As a side note, you can do a bulk tank test if you want but of course the milk test would be for that day only, doesn't guarantee anything down the road. I was going to do it for my cow and talked with WADDL about it but never did do it. I've never done it for the goats. 

With goats, basically start with a clean udder before you milk (I've used everything from wipes from Costco to hot iodine water), milk into a stainless steel bucket, come inside and strain with milk filters before putting it into an ice bath. I find goat milk tastes best going as fast as you can into the ice bath. Watch for mastitis, that will effect your milk. Besides that, you should be fine as far as drinking the milk. Or at least that is the most I've done. 

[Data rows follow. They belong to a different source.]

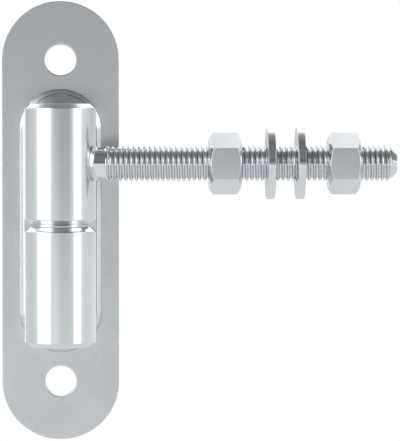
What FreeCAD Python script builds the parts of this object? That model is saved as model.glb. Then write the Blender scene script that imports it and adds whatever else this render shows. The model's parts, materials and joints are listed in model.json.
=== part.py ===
"""Gate hinge: a wall plate with two barrels and an adjustable threaded rod.

Millimetres, +Z up. The origin is the centre of the plate's back face, which
lies against the wall at y = 0. The hinge stands out from it towards -Y, its
axis is vertical, and the rod points along +X when the gate is closed.
"""

import FreeCAD, Part
import math
import os

V = FreeCAD.Vector

# Wall plate, a flat bar with fully rounded ends
plate_width = 40.0
plate_height = 150.0
plate_thickness = 5.0
plate_edge_break = 0.2
hole_diameter = 10.5
hole_spacing = 110.0

# Backing block between the plate and the barrels, bevelled round its front
block_width = 24.4
block_height = 86.4
block_thickness = 12.0
block_bevel = 5.0
block_weld_leg = 1.8

# Barrels, turned from round bar
barrel_diameter = 24.0
upper_barrel_length = 40.0
lower_barrel_length = 40.0
barrel_chamfer = 1.5
barrel_root_gap = 0.5
barrel_weld_inset = 3.0
barrel_weld_root = 4.0
barrel_weld_toe = 2.0
barrel_weld_angle = 48.0
barrel_weld_crown = 0.9

# Hinge pin, pressed into the lower barrel and running in the upper one
pin_diameter = 14.0
pin_reach_up = 30.0
pin_reach_down = 28.0
pin_tip_chamfer = 1.0
press_clearance = 0.01
running_clearance = 0.05
bore_end_space = 2.0

# Thrust washer between the barrels
thrust_thickness = 1.0
thrust_outer_diameter = 20.0
thrust_bore_clearance = 0.25
thrust_float = 0.05

# Rod, with a plain rolled shank at the barrel and a thread to its end
rod_height = 20.0
rod_reach = 112.5
thread_diameter = 11.9
shank_diameter = 10.86
shank_reach = 15.1
thread_run_in = 0.6
rod_end_chamfer = 2.7
rod_seat_depth = 3.5
rod_seat_clearance = 0.05
rod_weld_leg = 1.2

# Nuts, one flat towards the viewer
nut_sides = 6
nut_across_flats = 18.0
nut_thickness = 10.8
nut_face_ratio = 0.90
nut_chamfer_angle = 30.0
nut_thread_clearance = 0.10

# Plain washers
washer_outer_diameter = 24.0
washer_bore_diameter = 13.0
washer_thickness = 2.5

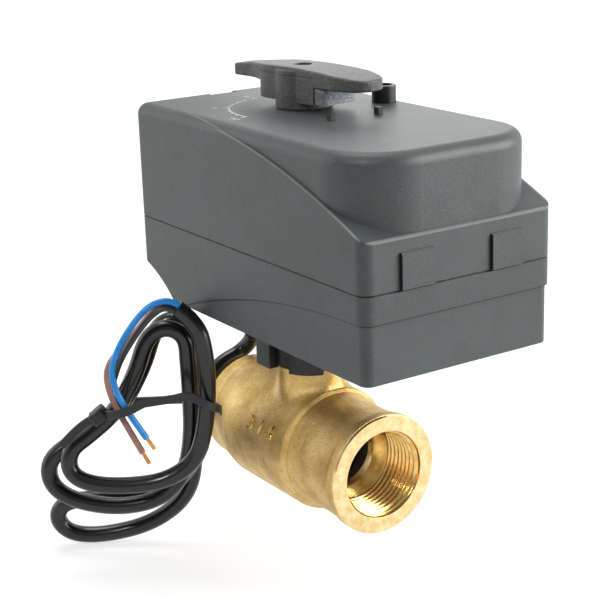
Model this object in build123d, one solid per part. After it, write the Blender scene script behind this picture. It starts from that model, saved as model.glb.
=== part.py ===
"""Electric water valve: a brass two-way ball valve, the geared actuator that turns it, and its tied lead.

The origin is on the pipe axis, in the mouth of the front port. +X points out of that port and +Z up
along the stem. All lengths are in millimetres. The valve is drawn closed.
"""
import os
from math import acos, atan2, cos, degrees, hypot, pi, radians, sin, sqrt, tan

from build123d import *

os.makedirs("parts", exist_ok=True)

# Running clearance round a shaft, and the gap left between free pieces
FIT = 0.05
GAP = 0.3

# Valve: ports, ball and stem
VALVE_LENGTH = 74.0
STEM_X = -36.0
THREAD_R = 13.22
THREAD_LENGTH = 15.0
RECESS_R = 12.4
RECESS_LENGTH = 3.5
FLOW_R = 9.5
BALL_R = FLOW_R + 5.0
SEAT_R = BALL_R - 1.5
SEAT_NEAR = BALL_R - 6.5
SEAT_FAR = BALL_R + 0.5
CHAMBER_R = BALL_R + 0.7
BARREL_R = 19.2
BARREL_FRONT = -24.0
REAR_COLLAR_R = 17.0
REAR_COLLAR_LENGTH = 6.0
NECK_R = 17.1
COLLAR_R = 18.07
COLLAR_LENGTH = 5.0
PAD_SIZE = 19.0
PAD_CORNER_R = 4.4
PAD_TOP = 24.0
PAD_BLEND = 4.0
LUG_TOP = 25.6
BOSS_R = 9.5
BOSS_TOP = 28.0
STEM_R = 4.0
SHOULDER_R = 5.5
TANG_WIDTH = 5.0
STEM_SQUARE = 5.6
STEM_TOP = 38.5
NUT_FLATS = 13.0
NUT_TOP = 31.5

# Mounting adapter between valve and actuator
ADAPTER_R = 10.8
ADAPTER_BORE_R = 8.0
EAR_OFFSET = 4.2
EAR_WIDTH = 7.4
EAR_REACH = 12.6
COUPLING_R = 7.2
COUPLING_TOP = 44.0

# Actuator housing
HOUSING_FRONT = 38.5
HOUSING_LENGTH = 116.5
HOUSING_RIGHT = -33.6
HOUSING_WIDTH = 62.2
HOUSING_BOTTOM = 44.5
PARTING_Z = 68.5
PARTING_GROOVE = 0.3
HOUSING_TOP = 102.8
WALL = 2.0
FLOOR = 2.5
CORNER_R = 3.5
TOP_FILLET = 3.5
HOOD_INSET = 0.7
HOOD_CORNER_R = 18.0
SKIRT_ARC_R = 221.0
SKIRT_ARC_X = -55.0
BASE_EDGE_R = 0.5
BASE_INSET = 0.7
STEP_ARC_R = 262.0
STEP_TOP = 60.9
STEP_ARC_X = 36.0
PAD_WIDTH = 10.2
PAD_HEIGHT = 9.8
PAD_PROUD = 1.0
PAD_SPREAD = 29.2
SCREW_INSET = 6.0
COLUMN_R = 4.4
HOUSING_REAR = HOUSING_FRONT - HOUSING_LENGTH
HOUSING_LEFT = HOUSING_RIGHT + HOUSING_WIDTH
HOUSING_X = (HOUSING_FRONT + HOUSING_REAR) / 2
HOUSING_Y = (HOUSING_RIGHT + HOUSING_LEFT) / 2

# Gear train: module, teeth and levels
MODULE = 1.0
PINION_TEETH = 12
WHEEL_TEETH = 32
OUTPUT_TEETH = 36
BACKLASH = 0.22
LOWER_PLATE_Z = 56.0
UPPER_PLATE_Z = 74.0
PLATE = 2.0
LEVEL_1 = 59.5
LEVEL_1_HEIGHT = 5.0
LEVEL_2 = 65.5
LEVEL_3 = 69.5
WHEEL_HEIGHT = 3.0
AXLE_R = 1.5
SHAFT_R = 5.0
SHAFT_NECK_R = 4.0
GEAR_2_ANGLE = -30.0
GEAR_1_ANGLE = 45.0
PINION_ANGLE = -20.0
SECTOR_BLANK_R = 12.0
SECTOR_FROM = -134.0
SECTOR_TO = -16.0

# Motor and electronics
MOTOR_CLEAR = 9.6
MOTOR_R = HOUSING_WIDTH / 2 - MOTOR_CLEAR
MOTOR_HEIGHT = 20.0
MOTOR_X = 11.5
MOTOR_Y = HOUSING_Y
EAR_CLEAR = 4.5
EAR_THICK = 1.5
BOARD_Z = 79.0
BOARD = 1.6
BOARD_FRONT = STEM_X + 22.0
BOARD_MARGIN = 4.1
REAR_MARGIN = 12.0
CAM_R = 8.0
CAM_HEIGHT = 4.5
CAM_LOW_Z = 82.0
CAM_STEP = 6.0

# Release button
BUTTON_X = -26.2
BUTTON_Y = HOUSING_LEFT - 7.3
BUTTON_R = 3.55
BUTTON_PROUD = 5.0
BUTTON_TOP = HOUSING_TOP + BUTTON_PROUD
BUTTON_TRAVEL = 2.0
ROD_R = 2.0
SPRING_WIRE = 0.6
SPRING_R = 2.8
SPRING_TURNS = 6

# Lever
LEVER_ANGLE = 8.0
LEVER_RISE = 12.2
LEVER_DEPTH = 9.8
LEVER_THICK = 5.1
LEVER_ARCH_R = 220.0
HUB_R = 8.3
LEVER_TOP = HOUSING_TOP + LEVER_RISE
LEVER_UNDER = LEVER_TOP - LEVER_DEPTH
SHAFT_TOP = LEVER_TOP - 3.8
HUB_BOTTOM = HOUSING_TOP + 0.4
LEVER_TAIL = 27.5
LEVER_NOSE = 29.5
TAIL_HALF = 3.3
NOSE_HALF = 7.3
INSERT_HALF = 6.7
WEB_BACK = 12.6
WEB_FRONT = 12.0
INSERT_FRONT = 15.7

# Lead
CABLE_D = 5.2
WIRE_D = 1.9
STRAND_D = 1.2
GLAND_X = HOUSING_REAR + REAR_MARGIN
GLAND_Y = 3.0
GLAND_BORE_R = CABLE_D / 2 + FIT
GLAND_R = 4.0

# Sizes that follow from the ones above
INNER_FLOOR = HOUSING_BOTTOM + FLOOR
INNER_ROOF = HOUSING_TOP - WALL


def at(x, y, z=0.0):
    return Location((x, y, z))


def disc(x, y, z0, z1, radius):
    """A round bar that stands along Z from z0 to z1."""
    return at(x, y, (z0 + z1) / 2) * Cylinder(radius, z1 - z0)


def ring(x, y, z0, z1, outer, inner):
    return disc(x, y, z0, z1, outer) - disc(x, y, z0, z1, inner)


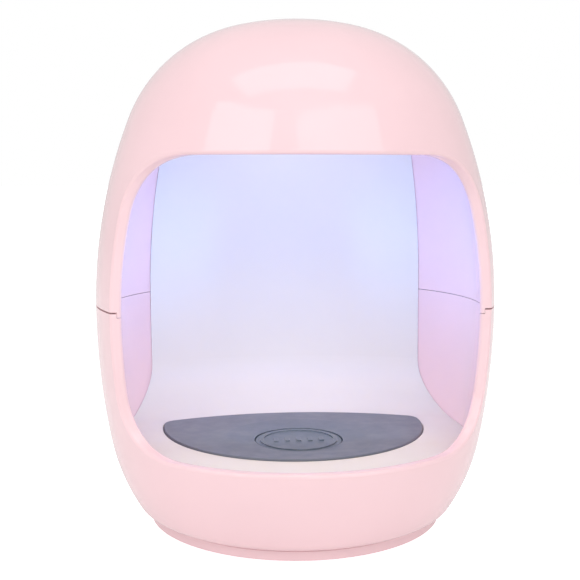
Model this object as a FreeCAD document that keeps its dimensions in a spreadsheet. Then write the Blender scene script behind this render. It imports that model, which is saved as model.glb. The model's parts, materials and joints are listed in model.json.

Keep healthy animals, decent housing with good nutrition & minerals is about 90% of keeping dairy goats and having good milk. Or at least that is my own opinion.


----------



## ozark_jewels (Oct 7, 2005)

The golden rule is to *never* rely on just one test, be it negative or positive. Test at least twice. Human error is ALWAYS possible and its too important to stake your herd health and reputation on. So never assume from one test that a goat is negative or positive.
Me personally, I'd test twice with the same lab, then if I still doubted the results, try a second lab.
I switched back and forth between WSU and Biotracking for several tests to check the results against each other. Then when I was satisfied that Biotracking was reliable(I had used WSU before Biotracking came on the scene), I switched to just Biotracking. They are much more affordable and just as reliable.


----------



## GoatJunkie (Dec 26, 2012)

I paid a local vet to draw the blood ($25 per goat), then sent it overnight in a special biohazard container FedEx required ($75 for as many as would fit in the bio bag, though I only have three goats at this time), and the tests, which I had done at a Washington State WADDL ran me (I think it was) $57 total per goat. There may be price changes in the New Year, if so they should be mentions on the website.

The staff at WADDL was amazing! They answered all my questions, addressed all my concerns, and for no additional fee, called me every time a test result came in.


----------



## CaliannG (Apr 29, 2005)

Youch, Goatjunkie! You don't have to send it biohazard!

My vet charges $10 per goat to draw blood. I send it just like the instructions at the site says, each tube wrapped in enough paper towels to to soak up the blood if a tube breaks, put in a zip-lock bag, wrapped in more papertowels, and put in a larger ziplock bag. Then I write "Animal Specimen" on the large ziplock bag, and put it in a Fed-Ex box.

Then I call WADDL for the Fed-Ex number, and they give it to me. I write that on the box and take it to the Fed-Ex office. It costs me $10 for shipping, and it is added to my WADDL bill.

I have done it this way for the last 2 years.

I get the Brucellosis test done as well (which is why my vet draws the blood, so she can sign for the Bruc. test), and the whole kit and caboodle costs me $40 per goat.


----------



## Frosted Mini's (Nov 29, 2012)

Wow, you guys are paying unreal amounts for the testing. Biotracking charges $4 a sample, and WADDL/WSU I think for out-of-state is something like $6.50 plus an accession charge per shipment (so for however many tubes you send) of $10. The shipping usually runs me up to $5. You can use a flat rate priority mail box for $5.35. Drawing blood on goats is pretty simple-it does take practice, but is something everyone can learn to do and save a lot of $$. So, if I sent this blood for CAE testing to Biotracking with a flat rate box (btw, CAE blood does not need an overnight shipment), it would run me $9ish if I only had 1 sample, and WSU would be about $20 if I only had one sample. Per sample charges go down with more than one. My vet send brucellosis and TB results to the state lab and they don't charge for the tests here in Idaho, so it's only the vet fees.


----------